Last season’s hidden gem, Vogelsong, is expected to miss the first half of April while recovering from a back injury. Meanwhile, earlier this week, prospect Eric Surkamp, was also shut down indefinitely with elbow soreness in his pitching arm. The young lefty had produced a generally impressive spring, despite a 4.41 ERA in three starts.

Though Surkamp had an outside shot at making the big league roster, he had been demonstrating tremendous progress and poise in spring training, enough to warrant consideration as a long reliever or spot starter, especially with Vogelsong temporarily sidelined.

With all of the minor dings to the starting staff, Zito is left, alone, as the de facto safety net to fill any vacancy in the rotation. Cringe. This is a clear example of how shallow the talent pool of starting pitchers is in the Giants’ farm system.

Despite the downward trend, Zito is the optimal choice as the No. 5 starter.
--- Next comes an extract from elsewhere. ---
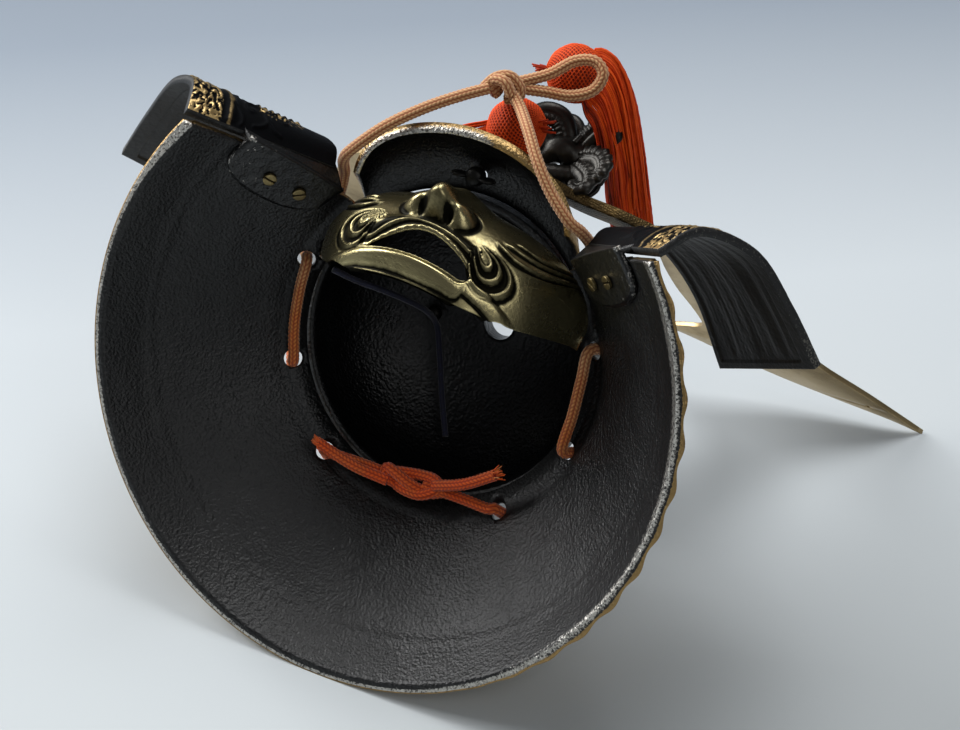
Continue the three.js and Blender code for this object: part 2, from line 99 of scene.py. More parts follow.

He comes into 2012 healthy and focused, but the truth is, it’s hard to anticipate exactly how he’ll perform this season. Could he be tolerantly bad, part-time bad, worrisome bad or strangle-Dave-Righetti-with-the-bullpen-phone-cord bad?

Whatever the prognostication may be, if San Francisco wants to return to the playoffs this year, they have to figure out long-term plans B and C through Z for Zito. After all, Lincecum and Cain cannot carry the load by themselves—not as two-fifths of the starting rotation.

But for right now, banishing Zito to the bullpen is a pricey move; and it doesn’t make any sense given his recent history. Lefties batted .294 against him last season, and he was extremely terrible early in the count. In his first 15 pitches of any appearance, batters posted a robust .965 OPS. Yikes.

Crazily, Zito’s statistics actually prove that he’s more capable as a starting pitcher. How did that happen?

Given the dearth of pitching depth and numbers that support his inadequacy as a reliever, Zito has to be a starter. Plain and simple.

At present, it’s wise to keep Zito in the fifth spot on the starting staff. The Giants just need to make sure the bullpen is deep, loose and ready to go somewhere by the third inning.